Mackay was born in 1949 in Grand Rapids, Michigan. His father was a salesman, his longtime companion Patricia Smith said; his mother was a piano teacher who favored jazz (and drew the saxophone illustration tattooed on Mackay's arm). He even claimed an ancestor was Queen Victoria's bagpiper.

"Music was everything for Steve," Smith told The Washington Post in a phone interview. "He always had music in his head."

Mackay took up the sax when he was 9, and never really put it down.

He studied art at the University of Michigan, but got more interested in music -- jazz and pop, but mostly rock and roll. Sometimes, the horn was a hard sell.

"Nobody wanted a saxophone in the band," Mackay said of an early project. "But I was the only one who could improvise and play solo, so they had to keep me."

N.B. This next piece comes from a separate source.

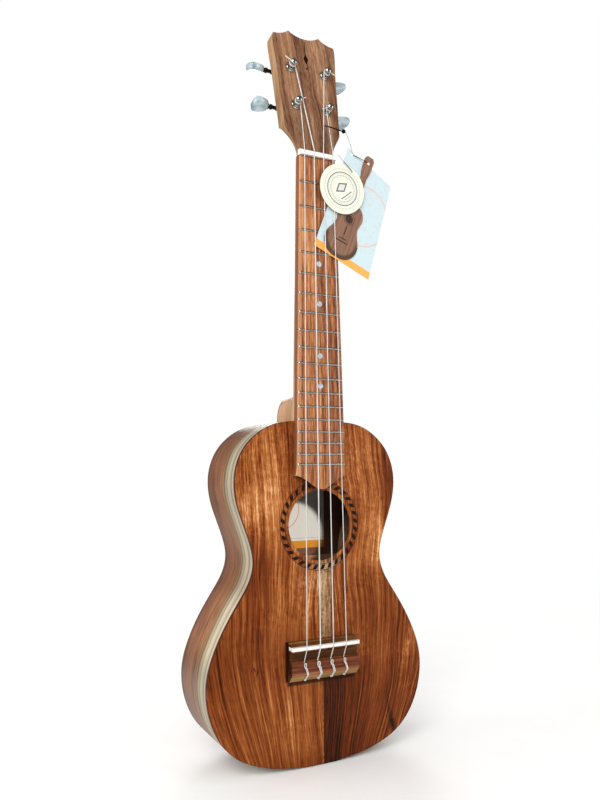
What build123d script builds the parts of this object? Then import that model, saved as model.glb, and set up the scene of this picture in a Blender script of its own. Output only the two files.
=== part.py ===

Iggy Pop invited Mackay to jam with the Stooges informally. Soon after came the invitation to play on the record that became "Fun House." Two of Mackay's contributions -- on the title track and "L.A. Blues," a chaotic, free-form mess -- were unforgettable.

" 'Fun House' is where Iggy Pop's mad genius first reached its full flower; what was a sneer on the band's debut had grown into the roar of a caged animal desperate for release, and his rants were far more passionate and compelling than what he had served up before," AllMusic wrote. " . . . 'Fun House' is the ideal document of The Stooges at their raw, sweaty, howling peak."

What seems like a landmark record today, however, didn't make much of an impression in the popular consciousness at the time -- "Fun House" sold even more poorly than the Stooges' commercially underwhelming debut. The band broke up in 1974 -- for almost three decades. And, like many sidemen, Mackay disappeared from view somewhat. He never stopped playing in his own groups, and would occasionally turn up on recordings of lauded bands such as the Violent Femmes.

Mackay is survived by his partner, his daughter and two grandchildren.